Köln (epd). Beschäftigte am Uniklinikum Bonn dürfen für mehr Entlastung streiken. Der Streikaufruf der Gewerkschaft ver.di ist weder unverhältnismäßig, noch sind die darin angegebenen Ziele des Streiks zur Entlastung von im Klinikum tätigen Arbeitnehmerinnen und Arbeitnehmer zu unbestimmt, entschied am 1. Juli das Landesarbeitsgericht (LAG) Köln. Eine tarifvertragliche Verletzung der Friedenspflicht liege mit der Arbeitskampfmaßnahme ebenfalls nicht vor.
Ver.di hatte Anfang Mai 2022 die Beschäftigten n den sechs nordrhein-westfälischen Unikliniken zum Streik aufgerufen. Die DGB-Gewerkschaft fordert vom Arbeitgeberverband des Landes NRW den Abschluss eines „Tarifvertrags Entlastung“. Dieser soll etwa eine personelle Mindestbesetzung in den Kliniken oder einen Freizeitausgleich für besonders belastende Arbeit vorsehen. Damit die Patienten wegen des Streiks nicht gefährdet werden, hat ver.di an allen Standorten mit den Klinikleitungen einen Notdienst vereinbart. Das Uniklinikum Bonn wollte den Streik und weitere Streikaufrufe per einstweiliger Verfügung stoppen.

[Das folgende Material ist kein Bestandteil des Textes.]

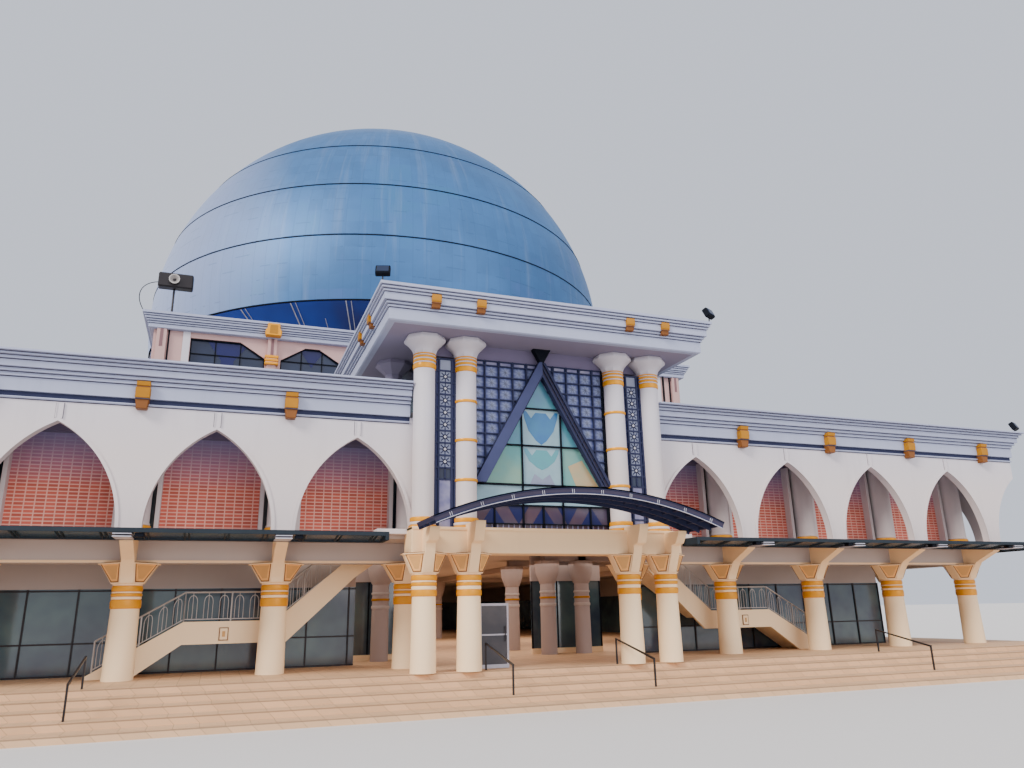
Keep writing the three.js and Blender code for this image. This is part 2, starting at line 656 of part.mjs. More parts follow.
// Entrance screen between the upper columns: glass, a steel A-frame with lattices, and side screens
function buildFacade() {
  const glassY = -31.36;
  const glassHalf = PORTICO_INNER - 0.26;
  const frameBack = glassY - GAP;
  addPiece('facade_glass', 'glass', box(-glassHalf, glassHalf, glassY, glassY + 0.05, ON_BEAM, FACADE_TOP));
  const frameDepth = 0.3;
  const latticeDepth = 0.08;
  const aFrame = upright(polygon([
    [-2.58, 7.1], [-2.2, 7.1], [0, 11.2], [2.2, 7.1], [2.58, 7.1],
    [0.12, 11.76], [0.4, UNDER_CANOPY], [-0.4, UNDER_CANOPY], [-0.12, 11.76],
  ]), frameDepth, frameBack - frameDepth);
  const lattice = upright(polygon([
    [-2.64, 7.1], [-2.42, 7.1], [-0.14, 11.5], [-0.14, FACADE_TOP], [-2.64, FACADE_TOP],
  ]), latticeDepth, frameBack - latticeDepth - JOIN);
  addPiece('facade_frame', 'navy', fuse([aFrame, lattice, mirrored(lattice)]));
  const upperY = FRONT_Y - PORTICO_UPPER_OUT;
  const screenLeft = -PORTICO_OUTER + PORTICO_UPPER_RADIUS;
  const screenRight = -PORTICO_INNER - PORTICO_UPPER_RADIUS;
  addPair('side_screen', 'navy', box(screenLeft, screenRight, upperY - 0.04, upperY + 0.04, ON_BEAM, 11.5));
  const lobbyX = -LOBBY_HALF - 0.01;
  const lobbyBack = -BLOCK_HALF_DEPTH - GAP;
  addPair('lobby_glass', 'glass', box(
    lobbyX - 0.05, lobbyX, FRONT_Y - 1.6, lobbyBack, ON_ROOF, UNDER_CANOPY));
}

// High flat roof over the portico, with a moulded cornice around its recessed deck
function buildCanopyRoof() {
  const lineX = 5.9;
  const lineY = 32.86;
  const back = -BLOCK_HALF_DEPTH - GAP;
  const profile = [
    [0, CANOPY_BASE], [0.24, CANOPY_BASE], [0.26, 12.72], [0.34, 12.8], [0.46, 12.94], [0.46, 13.22],
    [0.54, 13.28], [0.62, 13.4], [0.62, CANOPY_TOP], [0, CANOPY_TOP],
  ];
  const bracket = [[0.2, 12.78], [0.62, 12.98], [0.62, 13.24], [0.2, 13.24]];
  const rearY = [-28.3, -22.5];
  const deck = [box(-lineX + GAP, lineX - GAP, -lineY + GAP, back, CANOPY_BASE, CANOPY_BASE + 0.36)];
  for (const y of rearY) {
    deck.push(upperColumn(-4.95, y, ON_ROOF, 0.34, CANOPY_BASE + JOIN));
    deck.push(upperColumn(4.95, y, ON_ROOF, 0.34, CANOPY_BASE + JOIN));
  }
  addPiece('canopy_deck', 'white', fuse(deck));
  const solids = [mouldedRing(profile, lineX, lineY)];
  for (const x of PORTICO_X) solids.push(sideways(bracket, x, 0.34, lineY));
  const behind = box(-lineX - 1, lineX + 1, back, lineY + 1, CANOPY_BASE - 1, CANOPY_TOP + 1);
  addPiece('canopy_cornice', 'white', fuse(solids, [behind]));
}

// Bowed steel canopy over the entrance, borne by the brackets on the portico beam
function buildBowCanopy() {
  const { radius, angle, centreZ, thick, front, back, facets } = BOW;
  const shape = new THREE.Shape();
  shape.absarc(0, centreZ, radius, Math.PI / 2 + angle, Math.PI / 2 - angle, true);
  shape.absarc(0, centreZ, radius - thick, Math.PI / 2 - angle, Math.PI / 2 + angle, false);
  // The extrusion draws an arc with two facets for each curve segment
  addPiece('bow_canopy', 'navy', upright(shape, back - front, front, facets / 2));
}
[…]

Doch der Antrag hatte sowohl vor dem Arbeitsgericht Bonn als auch vor dem LAG keinen Erfolg. Die Tarifforderungen seien ausreichend bestimmt, entschieden die Kölner Richter. Dem stünden auch nicht abschließende oder beispielhafte Forderungen im Streikaufruf entgegen. Die Arbeitgeberseite könne sich darauf einstellen, wie sie auf die formulierten Tarifziele reagiere. Der Streik ziele auch nur darauf, die eigentlichen Tarifverhandlungen anzuschieben. Die konkrete Ausgestaltung sei dann Sache der Verhandlungen.
Dass es wegen bestehender Regelungen im Gesetz über die Pflegeberufe und weiterer Vorschriften zu anästhesie- und operationstechnischen Assistenten keinen Spielraum für tarifliche Regelungen gebe, stimme nicht, entschied das LAG. Denn auch über die gesetzlichen Vorschriften hinaus könne „insbesondere einer zur Stärkung der Ausbildungsqualität beabsichtigten günstigeren Regelung der Tarifvertragsparteien“ vereinbart werden. Rechtswidrig sei der Streik somit nicht.
Mit dem Streik für einen „Tarifvertrag Entlastung“ werde auch nicht gegen die tarifvertragliche Friedenspflicht verstoßen. Zwar gebe es bereits geltende Tarifverträge, konkret der TV-L und die Ausbildungstarifverträge TV-L Gesundheitsberufe und TVA-L Pflege. Diese regelten aber nicht abschließend das Streikziel einer vorbeugenden Verhinderung des Entstehens spezifischer Belastungssituationen bei den Beschäftigten.
Schließlich sei der Streik auch nicht unverhältnismäßig. Ver.di sei mit der Vereinbarung über die Einrichtung einer ausreichenden und geeigneten Notversorgung genügend auf die Interessen des Arbeitgebers und Patientinnen und Patienten eingegangen.
Ver.di sicherte zu, den Betrieb von mindestens 25 OP-Sälen am Uniklinikum Bonn zu gewährleisten. Sobald die Eckpunkte für einen Tarifvertrag stehen, könne der Streik sofort beendet werden, sagte Gabriele Schmidt, Leiterin des ver.di-Landesbezirks NRW. Es gebe nun auch kein Hindernis mehr für den Abschluss eines Tarifvertrags Entlastung, da auch der Landtag am 30. Juni 2022 eine Finanzierungszusage gegeben habe.